For God hath not given us the spirit of fear; but of power, and of love, and of a strong mind.”

This has become our mantra. Like a small worry stone smoothed through years of thumbing, we repeat this scripture often, text it, Scotch-tape it to the wall. Reciting it helps rub out fear and replace it with something more. Hope.

But other days we flounder far from ourselves, from one another, from God. And we are not alone. The world is fettered with fear. Political and cultural events trending with #2016sucks to Trump to body shaming Lady Gaga’s recent Superbowl performance are the cause célèbre. Truth appears fickle, the world unbalanced. And the machine that is the Internet is a monster that won’t stop.

Fear is the undergirding thing here, but it’s nothing new, only wears a new face. Poets write about fear, try to made sense of it, as Yeats does in his poem, “The Second Coming:”

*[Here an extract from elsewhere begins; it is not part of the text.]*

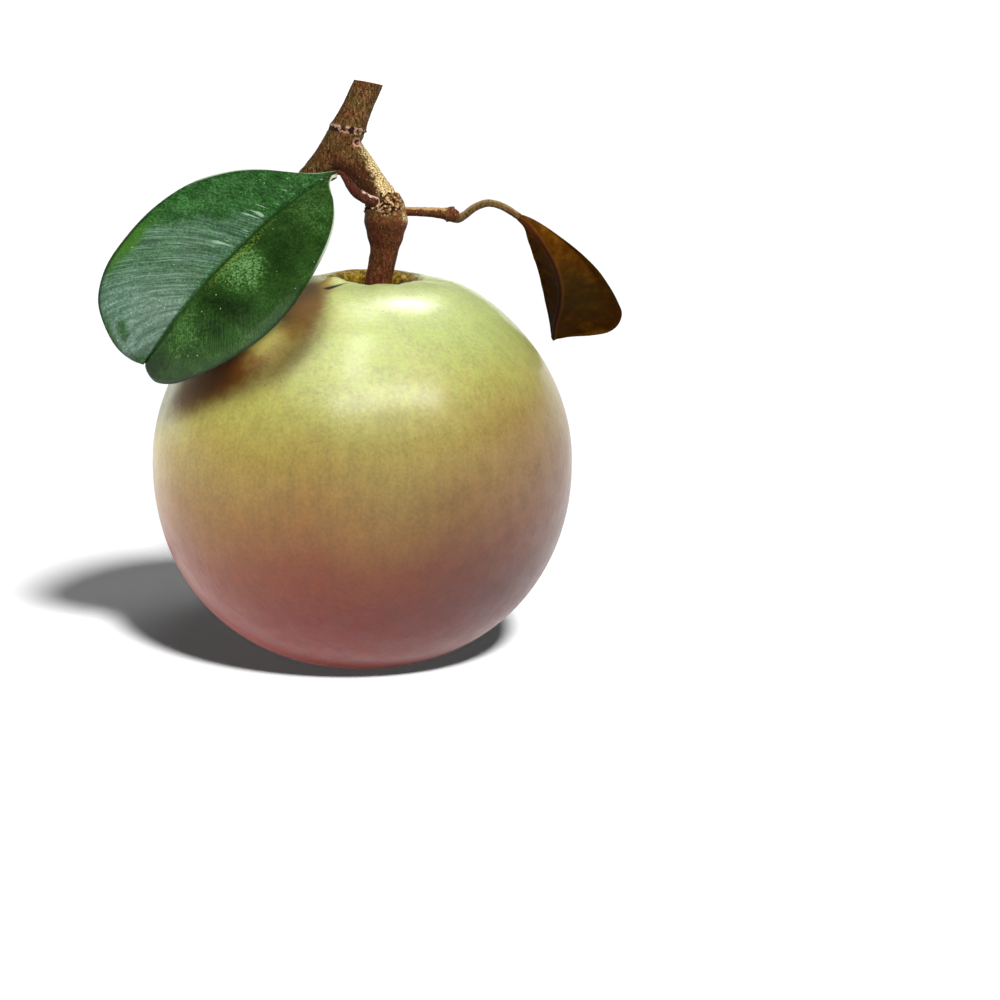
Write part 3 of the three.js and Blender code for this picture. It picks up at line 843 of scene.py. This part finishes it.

Turning and turning in the widening gyre
The falcon cannot hear the falconer;
Things fall apart; the centre cannot hold;
Mere anarchy is loosed upon the world,
The blood-dimmed tide is loosed, and everywhere
The ceremony of innocence is drowned;
The best lack all conviction, while the worst
Are full of passionate intensity.

This is not a new dystopian a la 1984, Fahrenheit 451, The Handmaid’s Tale, The Giver. Written nearly one hundred years ago, these words are as relevant as ever today. Wars. Rumors of wars. Dread. Cataclysmic change. How can we succeed in a world with so much fear at stake, both near and far, personal and pervasive?

Perhaps it is in replacing our angst with action, shifting from fear to possibility. Reaching for God, wherever we find him. Not that our fear is gone (it still surrounds in all it’s variety), but it’s lessened as a result of our action. Move. Go. Do.

Last fall I was afraid to stay in this far away strange new city, so I chose the least likely thing: to remain. Since then, I both love and loathe the choice, and life rolls onward. So we are beginning to begin again. As George Bernard Shaw once said, “Always do what you are afraid to do.” Pluck up that courage, face the Next Big Thing or whatever makes your heart want to hide. Move. Go. Do. These actions change you, thrust you into the new, crunch you into a PhD learning curve and eventually you do gain perspective, even if thrashing along the way. I know.

Dory was right, keep on swimming. Despite fear that can deaden, numb, slouch towards us when we least expect it. Another idea is to do what E.E. Cummings once suggested, “Since the thing perhaps is to eat flowers and not be afraid.When we enjoy something delightful, read, draw, create, it draws us away from the fear zone. I adore carnations, nibble them at weddings on the sly, snacked on my high school prom corsage, and at funerals, well, if a few flowers go missing, who knows?

My daughter, the one who fights fear, faced it today in spades. She loathes the orthodontist. We have canceled, rescheduled, and gone contortionist in order to get her through nearly 24-months of appointments to reach today. She got her braces off. Despite tears, Himalayas of Kleenex, and limbs numb with fear, she did it. She kept at it, looked fear in the eye, and refused to back down. That’s my girl.

 The very least you can do in your life is figure out what you hope for. And the most you can do is live inside that hope. Not admire it from a distance, but live right in it, under its roof.” -Barbara Kingsolver

We persevere because we must. Fear might be part of life, but the divine is part of life, too. Move. Go. Do. Read. Draw. Create. Tell fear to take a backseat because, sister, we’re driving.

About Terresa Wellborn

Terresa Wellborn has been published in BYU Studies, Dialogue, and several anthologies including Fire in the Pasture, Monsters and Mormons, and Dove Song: Heavenly Mother in Mormon Poetry. She has a BA degree in English Literature and a MLIS degree in Library and Information Science. Her joys include her four children, books, and chocolate babka. She reads faster than she hikes, runs faster than she writes, and has often been mistaken for Miss Frizzle. When not on a mountaintop, she prefers to dwell in possibility.

2 thoughts on “Fear and the Divine”

  1. I bet your daughter's teeth must look so beautiful. I hope that beautiful smile lasts her entire life. So amazing that she was able to overcome her fears enough to complete that treatment. I have had some pretty devastating dental experiences myself to include extractions for orthodontic work that were a nightmare and an orthodontist who must have gotten his degree from Satan himself. He was cruel and I was stubborn, not a happy combination. Now, this month, I must get two teeth removed for an implant and I am here to tell you that if I could get out of it somehow, I would. This will be the first time ever I am taking Valium. The thought of the whole thing fills me with dread, but not enough to want to be put out completely. That scares me even more. I don't know if it will be comforting to your daughter, but she has had some good practice with a skill we need our whole life through. It is a wonderful thing that you can help her develop it!